Can VERIDIVE fact-check claims against external databases?+
VERIDIVE primarily verifies claims by cross-referencing against its own VERIdex corpus of indexed spoken content from thousands of curated sources. The system identifies corroboration, contradiction, and consensus among indexed experts across thousands of processed episodes and videos. Integration with external fact-checking databases and structured data sources is planned for future releases to further expand verification coverage.
Does VERIDIVE distinguish between opinions and factual claims?+
Yes. VERIDIVE's claim extraction system classifies statements into distinct categories including factual assertions, opinions, predictions, recommendations, and anecdotes. Only factual assertions and specific predictions are subject to verification scoring against other indexed sources. Opinions and subjective assessments are tagged but not scored for accuracy, as they represent personal perspectives that are not verifiable in the same way.
Can I use VERIDIVE's fact-checking for published articles or only spoken content?+
VERIDIVE's primary focus is spoken content verification. However, the VERILens Chrome extension can cross-reference claims found in web articles against VERIDIVE's spoken content database. This helps determine whether written claims align with what experts have said publicly in indexed podcasts, interviews, and presentations, providing an additional layer of verification for text-based content consumption.

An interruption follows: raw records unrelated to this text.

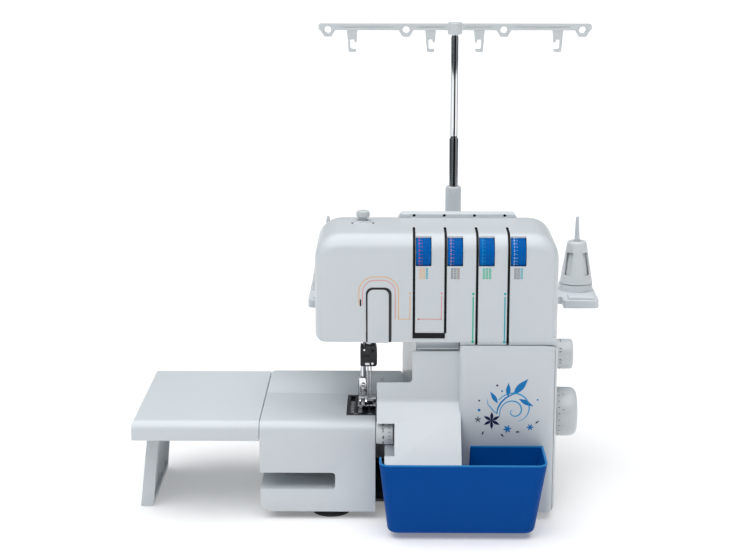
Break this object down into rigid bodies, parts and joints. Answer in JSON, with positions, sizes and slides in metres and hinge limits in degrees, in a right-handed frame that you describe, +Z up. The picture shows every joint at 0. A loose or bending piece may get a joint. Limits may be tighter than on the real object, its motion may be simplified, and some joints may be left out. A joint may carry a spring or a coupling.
{
  "type": "serger overlock machine",
  "caption": "Household overlock sewing machine with looper cover, tension dials, spool stand with telescoping thread tree, scrap bin and clip-on extension table with folding leg.",
  "frame": {"origin": "bottom centre of the bounding box, on the surface the machine stands on", "axes": "+X to the handwheel side, +Y to the back (spool stand), +Z up"},
  "size_m": [0.494, 0.332, 0.4905],
  "materials": {
    "white_shell": "satin moulded, bluish white",
    "white_knob": "smooth white plastic with printed marks",
    "blue_dial": "blue with fine ribs and numbers",
    "blue_bin": "deep blue, smooth",
    "black_plastic": "black",
    "rubber": "black rubber",
    "chrome": "polished",
    "steel": "bright machined steel",
    "dark_plate": "dark brushed",
    "cast_frame": "sand cast",
    "brass": "turned",
    "lamp_glass": "clear lamp"
  },
  "bodies": {
    "machine": {"base_plate": "black_plastic", "foot_front_left": "rubber", "foot_front_right": "rubber", "foot_back_left": "rubber", "foot_back_right": "rubber", "free_arm_bed": "white_shell", "rear_bed": "white_shell", "front_casing": "white_shell", "rear_casing": "white_shell", "guide_ridge": "white_shell", "take_up_cover": "white_shell", "machine_frame": "cast_frame", "shaft_bush_left": "brass", "shaft_bush_right": "brass", "drive_belt": "rubber", "motor": "steel", "needle_plate": "dark_plate", "fixed_knife": "steel", "sewing_lamp": "lamp_glass", "dial_axle": "steel", "power_inlet": "black_plastic", "spool_tray": "white_shell", "pole_socket": "white_shell", "lower_pole": "chrome", "lever_pin": "steel"},
    "drive_shaft": {"handwheel": "white_knob", "main_shaft": "steel", "belt_pulley": "black_plastic"},
    "motor_rotor": {"motor_pulley": "steel"},
    "needle_drive": {"needle_bar": "steel", "needle_clamp": "black_plastic", "needle_left": "steel", "needle_right": "steel"},
    "upper_looper_arm": {"upper_looper": "steel"},
    "lower_looper_arm": {"lower_looper": "steel"},
    "knife_drive": {"moving_knife": "steel"},
    "feed_drive": {"feed_dog": "steel"},
    "presser": {"presser_bar": "steel", "presser_foot": "steel"},
    "lifting_lever": {"presser_lever": "black_plastic"},
    "pressure_screw": {"pressure_knob": "white_knob"},
    "dial_left_needle": {"tension_dial_1": "blue_dial"},
    "dial_right_needle": {"tension_dial_2": "blue_dial"},
    "dial_upper_looper": {"tension_dial_3": "blue_dial"},
    "dial_lower_looper": {"tension_dial_4": "blue_dial"},
    "length_dial": {"stitch_length_dial": "white_knob"},
    "width_dial": {"stitch_width_dial": "white_knob"},
    "switch": {"power_switch": "black_plastic"},
    "cover": {"looper_cover": "white_shell", "cover_hinge_rod": "steel"},
    "bin": {"scrap_bin": "blue_bin"},
    "table": {"extension_table": "white_shell", "leg_pin": "steel"},
    "leg": {"table_leg": "white_shell"},
    "pole": {"upper_pole": "chrome"},
    "tree": {"thread_tree": "white_shell"},
    "cone_1": {"cone_holder_1": "white_knob"},
    "cone_2": {"cone_holder_2": "white_knob"},
    "cone_3": {"cone_holder_3": "white_knob"},
    "cone_4": {"cone_holder_4": "white_knob"}
  },
  "joints": [
    {"name": "handwheel_turn", "type": "hinge", "parent": "machine", "child": "drive_shaft", "pos_m": [0.2025, -0.012, 0.089], "axis": [1, 0, 0], "continuous": true},
    {"name": "motor_turn", "type": "hinge", "parent": "machine", "child": "motor_rotor", "pos_m": [0.1445, 0.04, 0.05], "axis": [1, 0, 0], "continuous": true},
    {"name": "needle_stroke", "type": "slide", "parent": "machine", "child": "needle_drive", "axis": [0, 0, -1], "range_m": [0, 0.022]},
    {"name": "upper_looper_swing", "type": "hinge", "parent": "machine", "child": "upper_looper_arm", "pos_m": [0.0165, -0.028, 0.052], "axis": [0, -1, 0], "range_deg": [0, 12]},
    {"name": "lower_looper_swing", "type": "hinge", "parent": "machine", "child": "lower_looper_arm", "pos_m": [-0.0255, -0.02, 0.046], "axis": [0, 1, 0], "range_deg": [0, 12]},
    {"name": "knife_stroke", "type": "slide", "parent": "machine", "child": "knife_drive", "axis": [0, 0, -1], "range_m": [0, 0.01]},
    {"name": "feed_stroke", "type": "slide", "parent": "machine", "child": "feed_drive", "axis": [0, 1, 0], "range_m": [0, 0.006]},
    {"name": "lever_lift", "type": "hinge", "parent": "machine", "child": "lifting_lever", "pos_m": [-0.0121, 0.002, 0.202], "axis": [1, 0, 0], "range_deg": [0, 18]},
    {"name": "presser_lift", "type": "slide", "parent": "machine", "child": "presser", "axis": [0, 0, 1], "range_m": [0, 0.0061]},
    {"name": "pressure_turn", "type": "hinge", "parent": "machine", "child": "pressure_screw", "pos_m": [-0.0121, -0.022, 0.2915], "axis": [0, 0, 1], "range_deg": [-180, 180]},
    {"name": "tension_1_turn", "type": "hinge", "parent": "machine", "child": "dial_left_needle", "pos_m": [0.0495, -0.0815, 0.277], "axis": [1, 0, 0], "range_deg": [-130, 170]},
    {"name": "tension_2_turn", "type": "hinge", "parent": "machine", "child": "dial_right_needle", "pos_m": [0.081, -0.0815, 0.277], "axis": [1, 0, 0], "range_deg": [-130, 170]},
    {"name": "tension_3_turn", "type": "hinge", "parent": "machine", "child": "dial_upper_looper", "pos_m": [0.1125, -0.0815, 0.277], "axis": [1, 0, 0], "range_deg": [-130, 170]},
    {"name": "tension_4_turn", "type": "hinge", "parent": "machine", "child": "dial_lower_looper", "pos_m": [0.144, -0.0815, 0.277], "axis": [1, 0, 0], "range_deg": [-130, 170]},
    {"name": "stitch_length_turn", "type": "hinge", "parent": "machine", "child": "length_dial", "pos_m": [0.1855, -0.012, 0.1525], "axis": [1, 0, 0], "range_deg": [-100, 100]},
    {"name": "stitch_width_turn", "type": "hinge", "parent": "machine", "child": "width_dial", "pos_m": [0.0023, -0.096, 0.092], "axis": [1, 0, 0], "range_deg": [-60, 60]},
    {"name": "switch_rock", "type": "hinge", "parent": "machine", "child": "switch", "pos_m": [0.1835, 0.024, 0.05], "axis": [0, 0, 1], "range_deg": [-8, 0]},
    {"name": "bin_slide", "type": "slide", "parent": "machine", "child": "bin", "axis": [0, -1, 0], "range_m": [0, 0.16]},
    {"name": "cover_tilt", "type": "hinge", "parent": "machine", "child": "cover", "pos_m": [0.0205, -0.096, 0.014], "axis": [1, 0, 0], "range_deg": [0, 50]},
    {"name": "table_slide", "type": "slide", "parent": "machine", "child": "table", "axis": [-1, 0, 0], "range_m": [0, 0.05]},
    {"name": "leg_fold", "type": "hinge", "parent": "table", "child": "leg", "pos_m": [-0.2285, -0.007, 0.0915], "axis": [0, -1, 0], "range_deg": [0, 95]},
    {"name": "pole_slide", "type": "slide", "parent": "machine", "child": "pole", "axis": [0, 0, -1], "range_m": [0, 0.1]},
    {"name": "tree_turn", "type": "hinge", "parent": "pole", "child": "tree", "pos_m": [0.0855, 0.11, 0.4855], "axis": [0, 0, 1], "range_deg": [-90, 90]},
    {"name": "cone_1_lift", "type": "slide", "parent": "machine", "child": "cone_1", "axis": [0, 0, 1], "range_m": [0, 0.08]},
    {"name": "cone_2_lift", "type": "slide", "parent": "machine", "child": "cone_2", "axis": [0, 0, 1], "range_m": [0, 0.08]},
    {"name": "cone_3_lift", "type": "slide", "parent": "machine", "child": "cone_3", "axis": [0, 0, 1], "range_m": [0, 0.08]},
    {"name": "cone_4_lift", "type": "slide", "parent": "machine", "child": "cone_4", "axis": [0, 0, 1], "range_m": [0, 0.08]}
  ],
  "couplings": [
    {"joint": "motor_turn", "follows": "handwheel_turn", "ratio": 3.3125},
    {"joint": "upper_looper_swing", "follows": "needle_stroke", "rad_per_m": 9.5},
    {"joint": "lower_looper_swing", "follows": "needle_stroke", "rad_per_m": 9.5},
    {"joint": "knife_stroke", "follows": "needle_stroke", "ratio": 0.45},
    {"joint": "feed_stroke", "follows": "needle_stroke", "ratio": 0.27},
    {"joint": "lever_lift", "follows": "presser_lift", "rad_per_m": 51.5},
    {"joint": "cover_tilt", "follows": "bin_slide", "rad_per_m": 5.45}
  ]
}
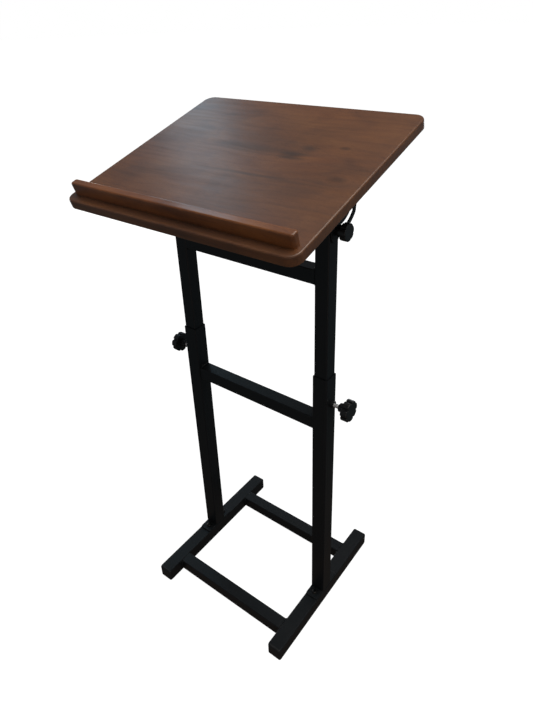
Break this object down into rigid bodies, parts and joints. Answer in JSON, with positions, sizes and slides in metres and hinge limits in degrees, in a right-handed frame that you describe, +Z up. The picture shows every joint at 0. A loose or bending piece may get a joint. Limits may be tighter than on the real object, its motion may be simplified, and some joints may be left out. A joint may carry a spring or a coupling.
{
  "type": "presentation lectern",
  "caption": "Tilting wooden reading desk with a book stop on a black square-tube stand, adjustable in height and slope by clamping knobs.",
  "frame": {"origin": "centre of the footprint, on the floor", "axes": "+Z up, +X to the reader's right, reader at -Y facing +Y"},
  "size_m": [0.48, 0.3862, 1.061],
  "materials": {
    "steel_black": "matt black powder coat with fine orange peel",
    "zinc": "bright zinc plate",
    "plastic_black": "moulded black plastic",
    "walnut": "walnut-stained hardwood under satin lacquer",
    "screw_black": "black zinc"
  },
  "bodies": {
    "base": {"base_runner_left": "steel_black", "base_runner_right": "steel_black", "runner_end_caps": "plastic_black", "base_crossbar_front": "steel_black", "base_crossbar_rear": "steel_black", "base_weld_fillets": "steel_black", "foot_plate_left": "steel_black", "foot_plate_right": "steel_black", "foot_screws": "screw_black", "foot_rivet_nuts": "zinc", "outer_post_left": "steel_black", "outer_post_right": "steel_black", "mid_crossbar": "steel_black", "mid_weld_fillets": "steel_black", "height_weld_nuts": "steel_black"},
    "upper_frame": {"inner_post_left": "steel_black", "inner_post_right": "steel_black", "post_top_caps": "plastic_black", "post_bottom_glides": "plastic_black", "upper_crossbar": "steel_black", "upper_weld_fillets": "steel_black", "tilt_strap_left": "steel_black", "tilt_strap_right": "steel_black", "tilt_weld_nuts": "zinc", "pivot_bolts": "zinc", "pivot_washers": "zinc", "pivot_nuts": "zinc"},
    "desk": {"arc_plate_left": "steel_black", "arc_plate_right": "steel_black", "arc_plate_screws": "zinc", "desk_board": "walnut", "book_stop": "walnut", "book_stop_screws": "zinc"},
    "height_knob_l": {"height_knob_left": "plastic_black", "height_stud_left": "zinc"},
    "height_knob_r": {"height_knob_right": "plastic_black", "height_stud_right": "zinc"},
    "tilt_knob_l": {"tilt_knob_left": "plastic_black", "tilt_stud_left": "zinc", "tilt_washer_left": "zinc"},
    "tilt_knob_r": {"tilt_knob_right": "plastic_black", "tilt_stud_right": "zinc", "tilt_washer_right": "zinc"}
  },
  "joints": [
    {"name": "height_slide", "type": "slide", "parent": "base", "child": "upper_frame", "axis": [0, 0, 1], "range_m": [-0.175, 0.105]},
    {"name": "board_tilt", "type": "hinge", "parent": "upper_frame", "child": "desk", "pos_m": [0, 0.00502, 0.968], "axis": [1, 0, 0], "range_deg": [-50, 3]},
    {"name": "height_knob_left_turn", "type": "hinge", "parent": "base", "child": "height_knob_l", "pos_m": [-0.204, 0.00502, 0.565], "axis": [-1, 0, 0], "range_deg": [0, 720]},
    {"name": "height_knob_right_turn", "type": "hinge", "parent": "base", "child": "height_knob_r", "pos_m": [0.204, 0.00502, 0.565], "axis": [1, 0, 0], "range_deg": [0, 720]},
    {"name": "tilt_knob_left_turn", "type": "hinge", "parent": "upper_frame", "child": "tilt_knob_l", "pos_m": [-0.19, 0.00502, 0.91], "axis": [-1, 0, 0], "range_deg": [0, 720]},
    {"name": "tilt_knob_right_turn", "type": "hinge", "parent": "upper_frame", "child": "tilt_knob_r", "pos_m": [0.19, 0.00502, 0.91], "axis": [1, 0, 0], "range_deg": [0, 720]}
  ]
}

How does VERIDIVE handle claims that cannot be verified?+
Claims that cannot be cross-referenced against other indexed sources receive a 'not verified' status rather than being labeled true or false. VERIDIVE distinguishes between 'contradicted' (conflicting evidence exists), 'corroborated' (supporting evidence exists), and 'unverified' (insufficient indexed data to assess). This honest three-tier approach avoids false confidence in either direction and gives users clear context for decision-making.